Femi Yéo a 40 ans. Elle est mère de trois enfants, ingénieur en logistique et transport, elle a été l'une des premières à bénéficier des financements du Women's Investment Club. Sa société Wood Packaging Industry fabrique à Grand Bassam des palettes en bois. 

« L'entreprise reste dans la main de l'entrepreneur. Eux, ils sont là en appui et en soutien. Donc dès que j'ai besoin d'aide sur un aspect, on active le réseau. Si je souhaite par exemple rencontrer le DG de telles entreprises, démarcher une société potentiellement cliente et qu'une dame du WIC la connaît, elle facilite le rendez-vous. C'est vraiment cet appui-là qu'on a derrière nous et qu'on n'a pas quand on bénéficie du financement d’une banque ». 

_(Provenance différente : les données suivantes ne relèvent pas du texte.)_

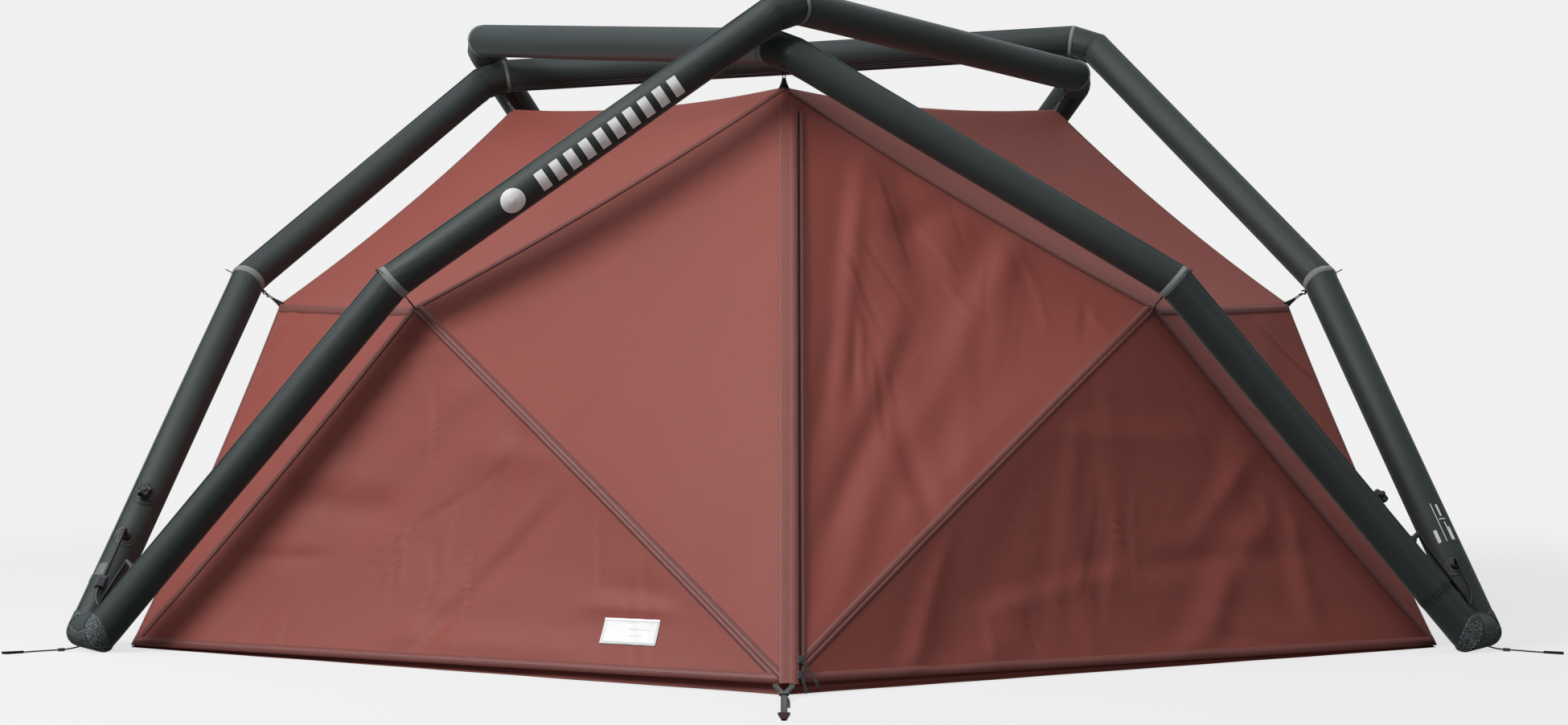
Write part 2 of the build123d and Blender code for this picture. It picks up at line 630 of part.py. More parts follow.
def make_ground_gear():
    """Tie-down, guy cords, tensioners and pegs."""
    pegs = [make_tie_down()]
    cord = round_tube([guy_point(p) for p in GUY_ROUTE], GUY_RADIUS)
    for foot, turn in zip(FOOT_AZIMUTHS, ARCH_TURNS.values()):
        save(f"guy_cord_{foot}", turned(cord, turn))
        save(f"guy_tensioner_{foot}", turned(tensioner(), turn))
        pegs.append(turned(guy_peg(), turn))
    save("ground_pegs", *pegs)


# ---------------------------------------------------------------- inner tent

def front_wall_point(x, height):
    """Point in the flat lower front wall of the inner tent."""
    foot = polar(INNER_FOOT[0], FIRST_FOOT, INNER_FOOT[1])
    elbow = polar(INNER_ELBOW[0], FIRST_FOOT + FLY_ELBOW_ANGLE, INNER_ELBOW[1])
    share = (height - foot.Z) / (elbow.Z - foot.Z)
    return Vector(x, foot.Y + (elbow.Y - foot.Y) * share, height)


def front_wall_edge(height):
    """Half width of the lower front wall at a height."""
    foot = polar(INNER_FOOT[0], FIRST_FOOT, INNER_FOOT[1])
    elbow = polar(INNER_ELBOW[0], FIRST_FOOT + FLY_ELBOW_ANGLE, INNER_ELBOW[1])
    share = (height - foot.Z) / (elbow.Z - foot.Z)
    return -(foot.X + (elbow.X - foot.X) * share)


def inner_front():
    """Panels of the front wall round the door, and the door itself."""
    top = INNER_ELBOW[1]
    door = DOOR_HALF_WIDTH
    outlines = {
        "tub": [(-front_wall_edge(3), 3), (front_wall_edge(3), 3),
                (front_wall_edge(TUB_HEIGHT), TUB_HEIGHT), (-front_wall_edge(TUB_HEIGHT), TUB_HEIGHT)],
        "left": [(-front_wall_edge(TUB_HEIGHT), TUB_HEIGHT), (-door, TUB_HEIGHT), (-door, top),
                 (-front_wall_edge(top), top)],
        "right": [(door, TUB_HEIGHT), (front_wall_edge(TUB_HEIGHT), TUB_HEIGHT),
                  (front_wall_edge(top), top), (door, top)],
        "head": [(-door, DOOR_TOP), (door, DOOR_TOP), (door, top), (-door, top)],
        "door": [(-door, TUB_HEIGHT), (door, TUB_HEIGHT), (door, DOOR_TOP), (-door, DOOR_TOP)],
    }
    return {
        name: sheet([front_wall_point(*p) for p in outline], INNER_APEX, INNER_SCALE)
        for name, outline in outlines.items()
    }


def inner_shell():
    """Roof, side and lobe panels of the inner tent, without its front."""
    panels = [roof_panel(INNER_TOP, INNER_APEX, INNER_SCALE)]
    for azimuth in FOOT_AZIMUTHS.values():
        panels.append(side_panel(azimuth, INNER_ELBOW, INNER_TOP, INNER_APEX, INNER_SCALE))
        panels.append(foot_gusset(azimuth, INNER_ELBOW, INNER_FOOT, INNER_APEX, INNER_SCALE))
    for name in ("rear_left", "rear_right"):
        top, lobe, elbows, feet = lobe_corners(LOBE_AZIMUTHS[name], INNER_TOP, INNER_ELBOW, INNER_FOOT,
                                               INNER_LOBE)
        for side in (-1, 1):
            panels.append(sheet([top, elbows[side], lobe], INNER_APEX, INNER_SCALE))
            panels.append(sheet([elbows[side], feet[side], lobe], INNER_APEX, INNER_SCALE))
    top, _, elbows, _ = lobe_corners(LOBE_AZIMUTHS["front"], INNER_TOP, INNER_ELBOW, INNER_FOOT, INNER_LOBE)
    panels.append(sheet([top, elbows[-1], elbows[1]], INNER_APEX, INNER_SCALE))
    return panels


def make_inner_tent():
    """Groundsheet, tub walls, upper walls, door and the door's zip slider."""
    corners = [polar(INNER_FOOT[0], 210, 0), polar(INNER_LOBE[0], 150, 0), polar(INNER_FOOT[0], 90, 0),
               polar(INNER_LOBE[0], 30, 0), polar(INNER_FOOT[0], 330, 0)]
    outline = Face(Wire.make_polygon(corners, close=True))
    save("groundsheet", extrude(outline, FLOOR_THICKNESS, dir=(0, 0, 1)))
    front = inner_front()
    level = Plane.XY.offset(TUB_HEIGHT)
    tub, walls = [front["tub"]], [front["left"], front["right"], front["head"]]
    for panel in inner_shell():
        box = panel.bounding_box()
        if box.min.Z > TUB_HEIGHT:
            walls.append(panel)
            continue
        tub.append(split(panel, bisect_by=level, keep=Keep.BOTTOM))
        walls.append(split(panel, bisect_by=level, keep=Keep.TOP))
    save("inner_tub", *tub)
    save("inner_walls", *walls)
    save("inner_door", front["door"])
    low = front_wall_point(DOOR_HALF_WIDTH - 12, DOOR_SLIDER_START)
    up = (front_wall_point(DOOR_HALF_WIDTH - 12, DOOR_TOP) - low).normalized()
    out = Vector(1, 0, 0).cross(up)
    place = Plane(origin=low + out * 4, x_dir=(1, 0, 0), z_dir=up)
    save("inner_door_slider", place * fillet(Box(*DOOR_SLIDER_SIZE).edges().filter_by(Axis.Z), 2))
    print("inner slider up", [round(v, 4) for v in up], "at", [round(v, 2) for v in place.origin])


os.makedirs("parts", exist_ok=True)
make_sleeves()
make_bladders()
make_feet()
make_air_fittings()
make_fly()
make_front_zip()
make_label()
make_hangers()
make_ground_gear()
make_inner_tent()
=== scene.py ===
"""Looks of the inflatable three-arch tent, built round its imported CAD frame.

Lengths are metres and +Z is up. The tent's front faces -Y. Azimuths are measured from +X towards +Y.
"""
import json
from math import cos, pi, radians, sin

import bpy
import numpy as np
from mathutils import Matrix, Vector
from mathutils.bvhtree import BVHTree


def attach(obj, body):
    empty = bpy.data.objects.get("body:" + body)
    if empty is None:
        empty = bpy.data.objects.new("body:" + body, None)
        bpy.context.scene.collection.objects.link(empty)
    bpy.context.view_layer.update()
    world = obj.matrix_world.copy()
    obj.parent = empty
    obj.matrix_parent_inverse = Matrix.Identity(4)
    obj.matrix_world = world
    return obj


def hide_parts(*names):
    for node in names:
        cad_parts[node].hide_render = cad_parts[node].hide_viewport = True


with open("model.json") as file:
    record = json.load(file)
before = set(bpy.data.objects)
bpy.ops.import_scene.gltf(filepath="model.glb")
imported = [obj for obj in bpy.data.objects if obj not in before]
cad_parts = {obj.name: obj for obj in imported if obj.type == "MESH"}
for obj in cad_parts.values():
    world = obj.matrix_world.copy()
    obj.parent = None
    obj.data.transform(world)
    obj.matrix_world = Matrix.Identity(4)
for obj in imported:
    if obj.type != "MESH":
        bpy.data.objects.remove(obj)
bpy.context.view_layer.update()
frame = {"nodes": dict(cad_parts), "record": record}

TENT = "tent"
FEET = {"front_left": 0, "front_right": 120, "rear": 240}
ARCHES = {"rear_arch": 0, "right_arch": 120, "left_arch": 240}

# Frame dimensions, as in the CAD model
TUBE = 0.037
ROUND = 56  # steps round a tube
FIRST_FOOT = 210
FOOT = (1.639, 0.043, 0.039)
ELBOW = (1.207, 19, 0.758)
CROSSING = (0.810, 60, 1.271)
CROSSING_OFFSET = 0.0435
CROSSING_TILT = radians(19)
CROSSING_SLEEVE = 0.064
FITTING_SWING = 56

# Fly and inner tent corners: distance from the middle and height, and the elbows' angle from a foot
FLY = {"top": (0.741, 1.160), "elbow": (1.136, 0.705), "foot": (1.558, 0.005), "lobe": (1.650, 0.021)}
INNER = {"top": (0.690, 1.100), "elbow": (1.050, 0.650), "foot": (1.440, 0.003), "lobe": (1.535, 0.003)}
FLY_ELBOW_ANGLE = 18.25
LOBES = {"front": 270, "rear_right": 30, "rear_left": 150}

# Sag of edges as a share of their length, and depth of a panel's hollow
FLY_SAG, FLY_HOLLOW = 0.017, 0.016
INNER_SAG, INNER_HOLLOW = 0.008, 0.008

# Camera: lens and sensor in millimetres, place in metres, and degrees below level
LENS, SENSOR = 86.26, 36
CAMERA_PLACE = (0, -8.532, 0.787)
CAMERA_DIP = 1.455

# Studio lights: place, point aimed at, size and power
LIGHTS = {
    "key": ((-4.5, -3.2, 4.9), (0, 0, 0.5), 2.6, 350),
    "top": ((-0.5, -0.8, 6.0), (0, 0, 0.6), 4.0, 90),
    "fill": ((5.0, -6.5, 2.5), (0, 0, 0.6), 3.0, 60),
}

# Stage: glow of the paper far from the tent, and (glow, reflectance) of each part near the tent
PAPER = 0.874
FLOOR_PAPER = (0.685, 0.16)
BACKDROP_PAPER = (0.65, 0.2)


# ---------------------------------------------------------------- camera, light and floor

def make_camera():
    """Long lens, slightly above the tent's middle, looking along +Y and a little down."""
    camera = bpy.data.cameras.new("camera")
    camera.lens = LENS
    camera.sensor_width = SENSOR
    holder = bpy.data.objects.new("camera", camera)
    holder.location = CAMERA_PLACE
    holder.rotation_euler = (radians(90 - CAMERA_DIP), 0, 0)
    bpy.context.collection.objects.link(holder)
    bpy.context.scene.camera = holder


def area_light(name, place, target, size, power):
    """A square studio light aimed at a point."""
    light = bpy.data.lights.new(name, "AREA")
    light.shape = "SQUARE"
    light.size = size
    light.energy = power
    holder = bpy.data.objects.new(name, light)
    holder.location = place
    holder.rotation_euler = (Vector(target) - Vector(place)).to_track_quat("-Z", "Y").to_euler()
    bpy.context.collection.objects.link(holder)


def make_world():
    """Soft surround: dim from below, brighter from above and from the left."""
    world = bpy.data.worlds.new("studio")
    world.use_nodes = True
    bpy.context.scene.world = world
    nodes = NodeTree(world)
    parts = nodes.add("SeparateXYZ")
    nodes.feed(parts.inputs[0], nodes.add("TexCoord").outputs["Generated"])
    height = nodes.ramp(parts.outputs[2], -0.25, 0.55)
    left = nodes.ramp(nodes.math("MULTIPLY", parts.outputs[0], -1.0), -0.6, 0.8)
    strength = nodes.math("ADD", nodes.math("MULTIPLY", height, 0.25), nodes.math("MULTIPLY", left, 0.14))
    background = world.node_tree.nodes["Background"]
    background.inputs["Color"].default_value = (0.97, 0.985, 1, 1)
    nodes.feed(background.inputs["Strength"], nodes.math("ADD", strength, 0.07))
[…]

Les femmes savent gérer un portefeuille, c'est un gage de stabilité

L'expérience réussie de ces deux années d'entrepreneuriat féminin attire de nouveaux partenaires financiers. Ainsi, cette année, une banque a décidé de s'associer au WIC de Côte d'Ivoire pour participer aux appels de fonds. Antoine Resk Diomandé, Directeur Général de la Fondation de la Banque Atlantic Groupe, atteste de cet intérêt : « Les femmes savent gérer un portefeuille et c'est vrai que c'est un gage de stabilité. Les femmes remboursent et donc forcément, elles sont une assurance pour nous. Et c'est vrai qu'être partenaire du WIC par exemple, qui va permettre de sélectionner les profils, les former, nous donnera un certain gage, permettra à la banque de mieux prêter ». 

Les deux clubs d'affaires exclusivement féminins regroupent entre Dakar et Abidjan, 260 membres. La branche ivoirienne du WIC a réussi à lever en deux ans près de 430 000 000 de francs CFA, 650 000€, pour faciliter l'épanouissement de PME ivoiriennes dirigées par des femmes.